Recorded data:
__________________________________________________

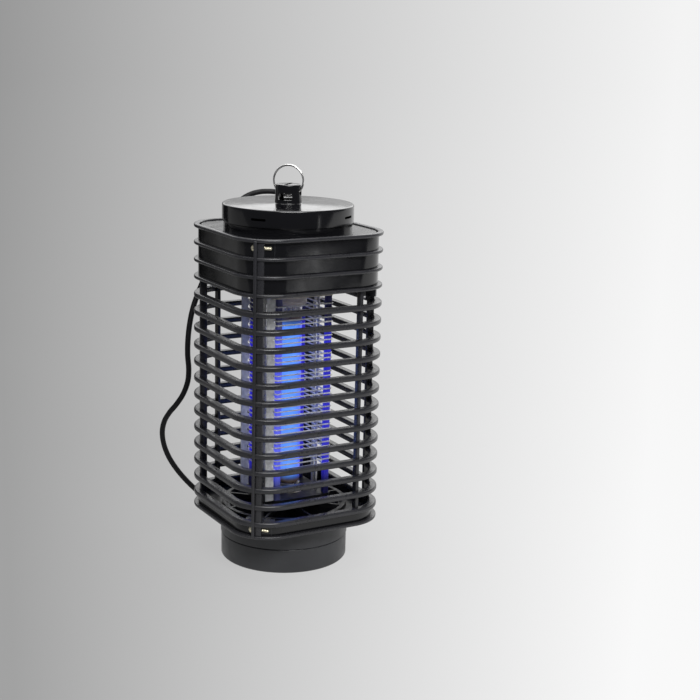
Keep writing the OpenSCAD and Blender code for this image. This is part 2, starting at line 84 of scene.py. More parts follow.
camera = add_camera()
print("camera at", [round(v, 3) for v in camera.location], "lens", camera.data.lens)

# %% [markdown]
# ## Finishes
# Every finish is a small node graph on Object coordinates, so that it sticks to the piece. Three noises
# do the work: a broad one shifts the colour a little, a middle one varies the gloss as handling and dust
# do, and a fine one gives the bump of a moulding or a plated wire. Values that are the same all over are
# set straight on the shader.
# %% Helpers for a node graph


def wire_up(material, kind):
    return material.node_tree.nodes.new(kind)


def noise(material, coords, scale, detail=3.0):
    node = wire_up(material, "ShaderNodeTexNoise")
    node.inputs["Scale"].default_value = scale
    node.inputs["Detail"].default_value = detail
    material.node_tree.links.new(coords.outputs["Object"], node.inputs["Vector"])
    return node.outputs["Fac"]


def ramp(material, factor, low, high, start=0.35, end=0.65):
    node = wire_up(material, "ShaderNodeValToRGB")
    for element, place, colour in zip(node.color_ramp.elements, (start, end), (low, high)):
        element.position = place
        element.color = (*colour, 1)
    material.node_tree.links.new(factor, node.inputs["Fac"])
    return node.outputs["Color"]


def graded(material, factor, low, high):
    node = wire_up(material, "ShaderNodeMapRange")
    node.inputs["From Min"].default_value = 0.3
    node.inputs["From Max"].default_value = 0.7
    node.inputs["To Min"].default_value = low
    node.inputs["To Max"].default_value = high
    material.node_tree.links.new(factor, node.inputs["Value"])
    return node.outputs["Result"]


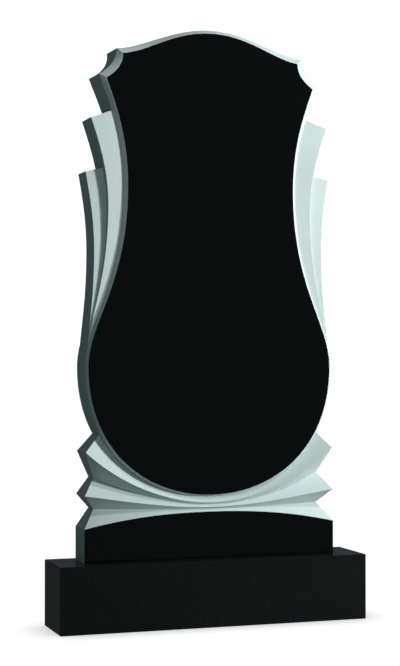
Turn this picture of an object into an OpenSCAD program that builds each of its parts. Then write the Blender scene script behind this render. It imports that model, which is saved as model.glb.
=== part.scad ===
// Headstone: a carved granite slab (stele) that stands upright on a sawn granite bar (plinth).
//
// Frame: +Z up, the ground is Z = 0, the front looks towards -Y, the origin is the middle of the footprint.
// The slab is drawn in its own frame first: x from its middle, z from the plinth's top, and "depth" from
// its polished front face (0) to its back (stele_t).

/* [Slab] */
// Width of the slab's foot, which the pleats reach as well
stele_w = 600; // [500:5:720]
// Thickness of the slab
stele_t = 80; // [66:1:110]
// Height of the foot at its two ends, where the lowest ridge starts
foot_h = 76; // [60:1:95]

/* [Polished panel: heights, each above the one before] */
// Widest level of the panel above its lowest point
bulge_rise = 292; // [240:1:360]
// Narrowest level above the widest one
waist_rise = 408; // [340:1:490]
// Shoulder corner above the narrowest level
shoulder_rise = 241; // [200:1:290]
// Upper corner of the notch above the shoulder corner
notch_rise = 57; // [47:1:69]
// Top of the crown above the notch's upper corner
crown_rise = 57; // [47:1:69]

/* [Polished panel: insets from the slab's side] */
// Inset of the widest level
bulge_inset = 8.5; // [6:0.5:12]
// Inset of the waist
waist_inset = 100; // [84:1:120]
// Inset of the shoulder corner
shoulder_inset = 50; // [42:1:60]
// Inset of the notch's upper corner
notch_inset = 88; // [74:1:105]

/* [Ground bevel round the panel] */
// Depth of the bevel's outer edge behind the polished face
bevel_depth = 8; // [5:0.5:10]
// Height of the bevel at the crown
bevel_crown = 8; // [6:0.5:10]
// Sideways reach of the bevel at the notch's upper corner
bevel_notch_out = 12.5; // [10:0.5:15]
// Upward reach of the bevel at the notch's upper corner
bevel_notch_up = 11; // [9:0.5:13]
// Sideways reach of the bevel at the shoulder corner
bevel_shoulder_out = 16; // [13:0.5:19]
// Upward reach of the bevel at the shoulder corner
bevel_shoulder_up = 8; // [6:0.5:10]
// Width of the bevel at the waist
bevel_waist = 8; // [6:0.5:10]
// Width of the bevel at the widest level
bevel_bulge = 4.5; // [3:0.5:6]
// Height of the bevel at the panel's lowest point
bevel_foot = 4; // [3:0.5:5]
// How much further out the back's corners lie, as a share of the bevel's sideways reach
side_draft = 0.25; // [0:0.05:0.4]

/* [Upper feather] */
// Outer corner of its top, inset from the slab's side
upper_inset = 14; // [11:0.5:17]
// Outer corner of its top, above the panel's waist level
upper_rise = 150; // [125:1:180]
// Inset of its outer edge where it is narrowest
upper_waist_inset = 55; // [46:1:60]
// Drop of that narrowest level below the panel's waist level
upper_waist_drop = 53; // [44:1:64]
// Angle that its top falls towards the outside
upper_slant = 22; // [15:1:30]
// Depth of its face at the outer edge, at the top
upper_edge_depth = 3; // [2:0.5:6]
// Depth of its face beside the panel, at the top
upper_root_depth = 8.8; // [8.6:0.1:14]

/* [Lower feather] */
// Outer corner of its top, inset from the slab's side
lower_inset = 5.5; // [4:0.5:7]
// Outer corner of its top, above the panel's waist level
lower_rise = 30; // [24:1:40]
// Inset of its outer edge where it is narrowest
lower_waist_inset = 24.5; // [20:0.5:30]
// Drop of that narrowest level below the panel's waist level
lower_waist_drop = 150; // [125:1:180]
// Angle that its top falls towards the outside
lower_slant = 17; // [10:1:25]
// Depth of its face at the outer edge, at the top
lower_edge_depth = 16; // [13:0.5:20]
// Depth of its face beside the upper feather, at the top
lower_root_depth = 18; // [15:0.5:22]

/* [Fan of pleats] */
// Depth of the valleys at the slab's sides
valley_depth = 35; // [29:1:42]
// Inset of the valleys' ends from the slab's side
valley_inset = 29.5; // [24:0.5:35]
// Inset of the upper ridge's end
upper_ridge_inset = 3; // [2:0.5:4]
// Inset of the middle ridge's end
middle_ridge_inset = 1; // [0.5:0.5:2]
// Rise from the foot's end to the lower valley's end
lower_valley_rise = 41.5; // [35:0.5:48]
// Rise from the foot's end to the middle ridge's end
middle_ridge_rise = 74; // [62:1:86]
// Rise from the foot's end to the upper valley's end
upper_valley_rise = 111.5; // [95:0.5:130]
// Rise from the foot's end to the upper ridge's end
upper_ridge_rise = 171; // [145:1:200]
// Height that the foot's top edge arches above its ends
arch_rise = 31; // [26:1:36]
// Height of each lower pleat at the middle of the slab, where they pinch together
pinch = 5.25; // [4.25:0.25:6.5]
// Height of the top pleat's face at the middle of the slab
top_pleat = 13; // [10:0.5:18]
// Depth of the top pleat's crease beside the panel, at the slab's side
crease_depth = 19; // [16:1:23]

/* [Plinth] */
// Height of the plinth
plinth_h = 150; // [125:1:180]
// Ledge of the plinth at each side of the slab
side_ledge = 65; // [50:1:80]
// Ledge of the plinth in front of the slab
front_ledge = 42; // [35:1:60]
// Ledge of the plinth behind the slab
back_ledge = 28; // [20:1:40]

/* [Hidden] */

granite = [0.06, 0.08, 0.08];
ground_granite = [0.62, 0.68, 0.67];

half = stele_w / 2;
plinth_w = stele_w + 2 * side_ledge;
plinth_d = front_ledge + stele_t + back_ledge;

fan_top_z = foot_h + arch_rise + 4 * pinch;
panel_foot_z = fan_top_z + top_pleat + bevel_foot;
bulge_z = panel_foot_z + bulge_rise;
waist_z = bulge_z + waist_rise;
shoulder_z = waist_z + shoulder_rise;
notch_z = shoulder_z + notch_rise;
crown_z = notch_z + crown_rise;

// Steps along each curve
curve_steps = 14;
arc_steps = 8;
feather_steps = 28;
fan_steps = 20;

// How far a carved part runs on inside its neighbour, so that the two are one stone
lap = 14;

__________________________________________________

** THE EXERCISE **
Write out every line of the preceding listing that contains "which".

** ANSWER FOR THE TASK **
Turn this picture of an object into an OpenSCAD program that builds each of its parts. Then write the Blender scene script behind this render. It imports that model, which is saved as model.glb.
// Width of the slab's foot, which the pleats reach as well